### Your goal
Include in the output exactly the lines from the opening of the data through the line containing "low side markers.", and nothing more.

## START Provided material

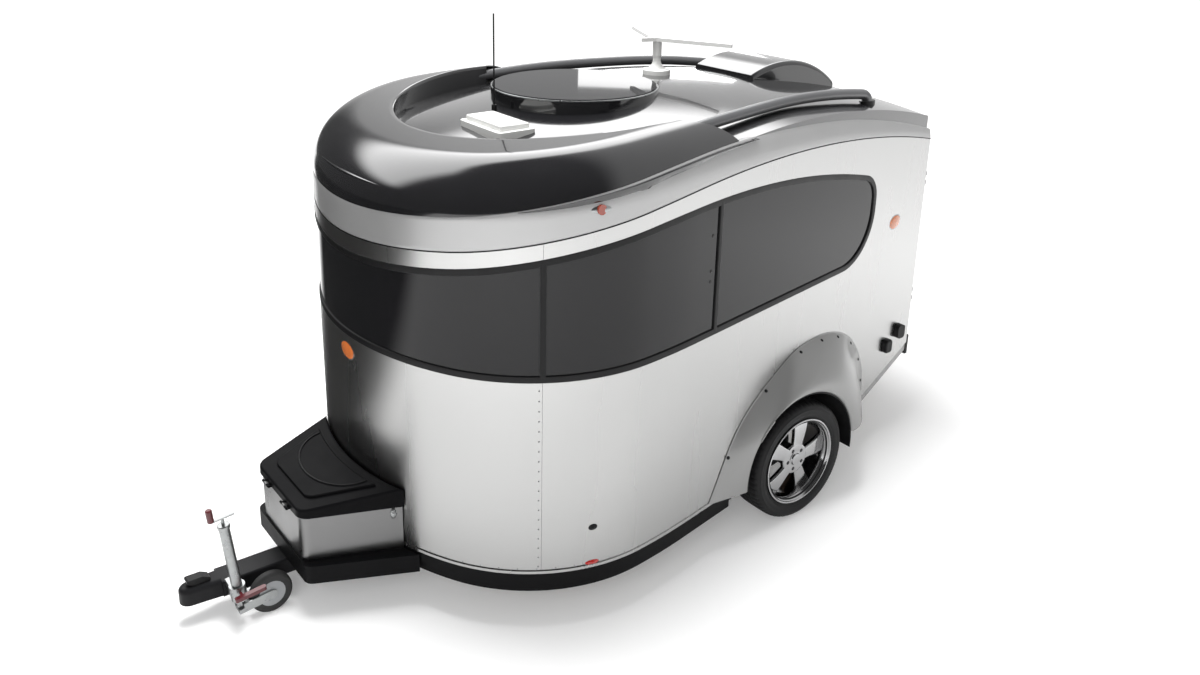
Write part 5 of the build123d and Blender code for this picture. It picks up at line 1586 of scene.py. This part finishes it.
    def fittings(self, palette: Palette) -> None:
        """Builds the lock on each side wall and the low side markers.

        Args:
            palette: The finishes.
        """
        locks, lamps = [], []
        for side in (1, -1):
            place, out = self.on_skin(side * self.run_of(self.lock_spot[0]), self.lock_spot[1])
            locks.append(stud(place, out, self.lock, self.lock_height, sides=20))
            locks.append(stud(place + out * self.barrel_lift, out, self.barrel, self.barrel_height, sides=14))
            place, out = self.on_skin(side * self.run_of(self.marker_spot[0]), self.marker_spot[1])
            lamps.append(stud(place, out, self.marker, self.marker_height, sides=24))
        make_piece("small_fittings", locks, palette, Slot.BLACK_STEEL)
        make_piece("side_markers", lamps, palette, Slot.RED_LENS)

    def foot_trim(self, palette: Palette) -> None:
        """Builds the bright strip round the walls' foot, ahead of the wheel arch.

        Args:
            palette: The finishes.
        """
        front = self.run_of(self.strip_reach)
        run = np.linspace(-front, front, 181)
        z = np.full_like(run, self.form.foot_z + self.strip_lift)
        make_piece("foot_strip", [self.bead(run, z, self.strip_section)], palette, Slot.SKIN)

    def build(self, palette: Palette) -> None:
        """Builds all the trim.

        Args:
            palette: The finishes.
        """
        self.lamp_bases(palette)
        self.skylight_ring(palette)
        self.box_latches(palette)
        self.seam_line(palette)
        self.lid_ridge(palette)
        self.pane_studs(palette)
        self.rivets(palette)
        self.badges(palette)
        self.fittings(palette)
        self.foot_trim(palette)


# ---- stage, light and camera ---------------------------------------------------------------------
def reckon(tree: bpy.types.NodeTree, operation: str, *terms: bpy.types.NodeSocket) -> bpy.types.NodeSocket:
    """Adds a math node.

    Args:
        tree: The node tree.
        operation: What the node works out.
        terms: The sockets it works on.

    Returns:
        Its result.
    """
    node = tree.nodes.new("ShaderNodeMath")
    node.operation = operation
    for socket, term in zip(node.inputs, terms):
        tree.links.new(term, socket)
    return node.outputs["Value"]


def ramp(tree: bpy.types.NodeTree, value: bpy.types.NodeSocket, stops: Ramp) -> bpy.types.NodeSocket:
    """Adds a soft ramp.

    Args:
        tree: The node tree.
        value: The socket it reads.
        stops: Where it starts and ends, and what it gives there.

    Returns:
        Its result.
    """
    node = tree.nodes.new("ShaderNodeMapRange")
    node.interpolation_type = "SMOOTHSTEP"
    for name, stop in zip(("From Min", "From Max", "To Min", "To Max"), stops):
        node.inputs[name].default_value = stop
    tree.links.new(value, node.inputs["Value"])
    return node.outputs["Result"]


@dataclass(frozen=True)
class View:
    """The camera: its place, its aim in degrees, its lens in millimetres and its shift."""

    place: Triple = (3.162, 4.263, 3.258)
    yaw: float = 234.067
    pitch: float = 17.826
    roll: float = -0.758
    lens: float = 32.055
    sensor: float = 36.0
    shift: Pair = (0.0311, -0.1014)

    def build(self) -> None:
        """Makes the camera and sets it as the scene's.

        The aim runs along yaw and down by pitch. The picture's right and down directions are square
        to it and turned about it by roll.
        """
        yaw, pitch, roll = (math.radians(angle) for angle in (self.yaw, self.pitch, self.roll))
        aim = np.array([math.cos(pitch) * math.cos(yaw), math.cos(pitch) * math.sin(yaw), -math.sin(pitch)])
        level = np.array([math.sin(yaw), -math.cos(yaw), 0.0])
        down = np.cross(aim, level)
        right = math.cos(roll) * level + math.sin(roll) * down
        down = -math.sin(roll) * level + math.cos(roll) * down
        data = bpy.data.cameras.new("view")
        data.lens = self.lens
        data.sensor_width = self.sensor
        data.sensor_fit = "HORIZONTAL"
        data.shift_x, data.shift_y = self.shift
        camera = bpy.data.objects.new("view", data)
        axes = np.eye(4)
        axes[:3, 0], axes[:3, 1], axes[:3, 2], axes[:3, 3] = right, -down, -aim, self.place
        camera.matrix_world = Matrix(axes.tolist())
        bpy.context.scene.collection.objects.link(camera)
        bpy.context.scene.camera = camera


@dataclass(frozen=True)
class Lamp:
    """A soft square lamp that stands at a place and faces a target."""

    name: str
    place: Triple
    target: Triple
    size: float
    power: float
    mirrored: bool

    def build(self) -> None:
        """Makes the lamp."""
        data = bpy.data.lights.new(self.name, "AREA")
        data.shape = "SQUARE"
        data.size = self.size
        data.energy = self.power
        lamp = bpy.data.objects.new(self.name, data)
        lamp.location = self.place
        lamp.visible_camera = False
        lamp.visible_glossy = self.mirrored
        lamp.rotation_euler = (Vector(self.target) - Vector(self.place)).to_track_quat("-Z", "Y").to_euler()
        bpy.context.scene.collection.objects.link(lamp)


@dataclass(frozen=True)
class Studio:
    """A pale floor under a plain bright studio.

    A glow, a far mirror and a slope end in the places where a soft ramp starts and ends and what it
    gives there. The dark corner is an axis with its ramp's two ends, twice.
    """

    floor_half: float = 30.0
    floor_color: Triple = (0.86, 0.86, 0.86)
    dark_color: Triple = (0.02, 0.02, 0.02)
    floor_glow: Ramp = (2.5, 6.0, 0.20, 0.80)
    dark_corner: tuple[tuple[str, float, float], ...] = (("X", 0.2, 1.2), ("Y", -0.45, -1.30))
    fill: float = 0.46
    mirror_far: Ramp = (2.3, 6.0, 0.0, 0.95)
    slopes: tuple[tuple[Triple, float, float, float, float], ...] = (
        ((-1.0, 0.0, 0.0), 0.16, 0.44, 0.07, 0.80),
        ((0.0, 0.0, 1.0), 0.42, 0.55, 0.0, 3.8),
        ((0.0, 0.0, 1.0), 0.81, 0.87, 1.0, 0.0),
        ((-0.14, -0.99, 0.0), 0.36, 0.52, 0.0, 1.0),
    )
    lamps: tuple[Lamp, ...] = (
        Lamp("overhead", (0.2, -0.6, 7.5), (0.0, 0.0, 0.0), 3.6, 840.0, False),
        Lamp("front_fill", (6.5, 5.5, 4.5), (0.0, 0.4, 0.9), 5.0, 280.0, False),
        Lamp("back_panel", (-7.0, -7.2, 2.9), (0.0, 0.0, 1.8), 2.6, 75.0, True),
    )

    def world(self) -> None:
        """Makes the world: white to the camera, a studio in mirrors and an even fill light.

        The studio is the first slope plus the product of the others, each a soft ramp on how far a
        direction points along the slope's own.
        """
        world = bpy.data.worlds.new("studio")
        world.use_nodes = True
        tree = world.node_tree
        nodes, links = tree.nodes, tree.links
        nodes.clear()
        place = nodes.new("ShaderNodeTexCoord")
        parts = []
        for way, *stops in self.slopes:
            along = nodes.new("ShaderNodeVectorMath")
            along.operation = "DOT_PRODUCT"
            along.inputs[1].default_value = way
            links.new(place.outputs["Generated"], along.inputs[0])
            parts.append(ramp(tree, along.outputs["Value"], tuple(stops)))
        panel = parts[1]
        for part in parts[2:]:
            panel = reckon(tree, "MULTIPLY", panel, part)
        glow = reckon(tree, "ADD", parts[0], panel)
        path = nodes.new("ShaderNodeLightPath")
        seen = reckon(tree, "MAXIMUM", path.outputs["Is Glossy Ray"], path.outputs["Is Transmission Ray"])
        mirror = nodes.new("ShaderNodeMix")
        mirror.inputs["A"].default_value = self.fill
        links.new(seen, mirror.inputs["Factor"])
        links.new(glow, mirror.inputs["B"])
        direct = nodes.new("ShaderNodeMix")
        direct.inputs["B"].default_value = 1.0
        links.new(path.outputs["Is Camera Ray"], direct.inputs["Factor"])
        links.new(mirror.outputs["Result"], direct.inputs["A"])
        sky = nodes.new("ShaderNodeBackground")
        sky.inputs["Color"].default_value = (1.0, 1.0, 1.0, 1.0)
        links.new(direct.outputs["Result"], sky.inputs["Strength"])
        out = nodes.new("ShaderNodeOutputWorld")
        links.new(sky.outputs["Background"], out.inputs["Surface"])
        bpy.context.scene.world = world

    def dress_floor(self) -> bpy.types.Material:
        """Builds the floor's material: pale, with a glow that rises with distance to the camera's rays.

        In mirrors the corner ahead and to the right is dark, and the rest brightens with distance.

        Returns:
            The material.
        """
        material = bpy.data.materials.new("floor_white")
        material.use_nodes = True
        tree = material.node_tree
        nodes, links = tree.nodes, tree.links
        shader = nodes["Principled BSDF"]
        shader.inputs["Roughness"].default_value = 0.9
        shader.inputs["Specular IOR Level"].default_value = 0.1
        shader.inputs["Emission Color"].default_value = (1.0, 1.0, 1.0, 1.0)
        path = nodes.new("ShaderNodeLightPath")
        place = nodes.new("ShaderNodeTexCoord")
        split = nodes.new("ShaderNodeSeparateXYZ")
        links.new(place.outputs["Object"], split.inputs["Vector"])
        shades = [ramp(tree, split.outputs[axis], (low, high, 0.0, 1.0))
                  for axis, low, high in self.dark_corner]
        mirrored = path.outputs["Is Glossy Ray"]
        dark = reckon(tree, "MULTIPLY", mirrored, reckon(tree, "MULTIPLY", *shades))
        tint = nodes.new("ShaderNodeMix")
        tint.data_type = "RGBA"
        tint.inputs["A"].default_value = (*self.floor_color, 1.0)
        tint.inputs["B"].default_value = (*self.dark_color, 1.0)
        links.new(dark, tint.inputs["Factor"])
        links.new(tint.outputs["Result"], shader.inputs["Base Color"])
        far = nodes.new("ShaderNodeVectorMath")
        far.operation = "LENGTH"
        links.new(place.outputs["Object"], far.inputs[0])
        reach = far.outputs["Value"]
        glow = reckon(tree, "MULTIPLY", path.outputs["Is Camera Ray"], ramp(tree, reach, self.floor_glow))
        lit = reckon(tree, "SUBTRACT", mirrored, dark)
        both = reckon(tree, "MULTIPLY_ADD", lit, ramp(tree, reach, self.mirror_far), glow)
        links.new(both, shader.inputs["Emission Strength"])
        return material

    def floor(self) -> None:
        """Makes the floor that takes the shadow."""
        corner = np.array([-1.0, 1.0]) * self.floor_half
        x, y = np.meshgrid(corner, corner)
        mesh = bpy.data.meshes.new("floor")
        mesh.from_pydata(np.stack([x.ravel(), y.ravel(), np.zeros(4)], 1).tolist(), [], [(0, 1, 3, 2)])
        mesh.materials.append(self.dress_floor())
        floor = bpy.data.objects.new("floor", mesh)
        bpy.context.scene.collection.objects.link(floor)

    def build(self) -> None:
        """Makes the world, the floor and the lamps, and sets the plain view transform."""
        bpy.context.scene.view_settings.view_transform = "Standard"
        self.world()
        self.floor()
        for lamp in self.lamps:
            lamp.build()


def main() -> None:
    """Builds the stage and every sub-assembly in order."""
    logging.basicConfig(level=logging.INFO, format="%(name)s: %(message)s")
    View().build()
    Studio().build()
    palette = Palette(FINISHES)
    palette.dress_frame()
    form = BodyForm()
    band = WindowBand(form)
    Walls(form, band).build(palette)
    Glazing(form, band).build(palette)
    Roof(form).build(palette)
    Fender(form).build(palette)
    Tyre().build(palette)
    Rim().build(palette)
    RoofRails().build(palette)
    Trim(form, band).build(palette)


if __name__ == "__main__":
    main()
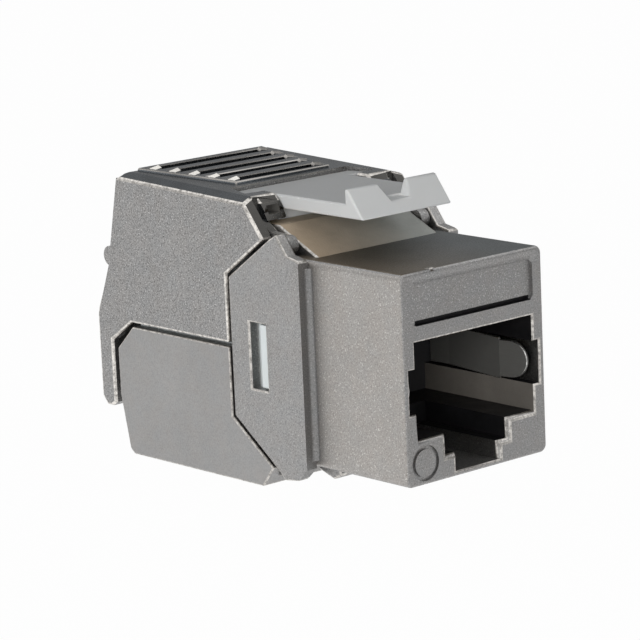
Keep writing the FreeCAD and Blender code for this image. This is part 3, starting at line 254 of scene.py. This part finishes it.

## END Provided material

### Solution to the exercise
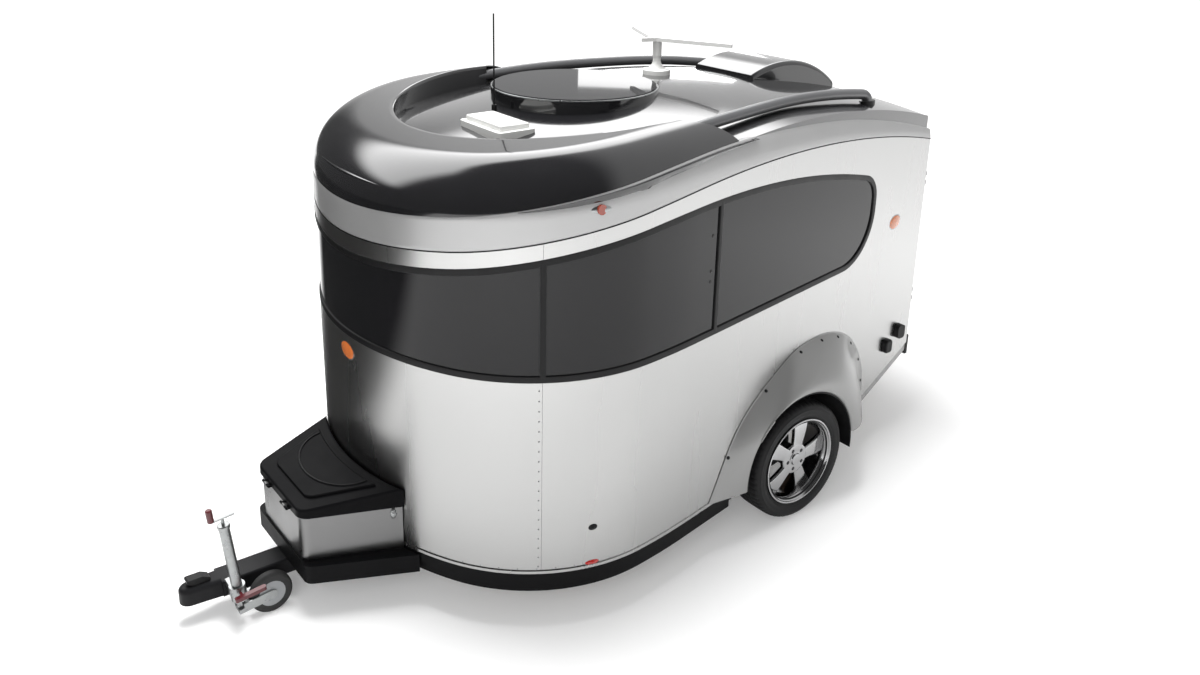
Write part 5 of the build123d and Blender code for this picture. It picks up at line 1586 of scene.py. This part finishes it.
    def fittings(self, palette: Palette) -> None:
        """Builds the lock on each side wall and the low side markers.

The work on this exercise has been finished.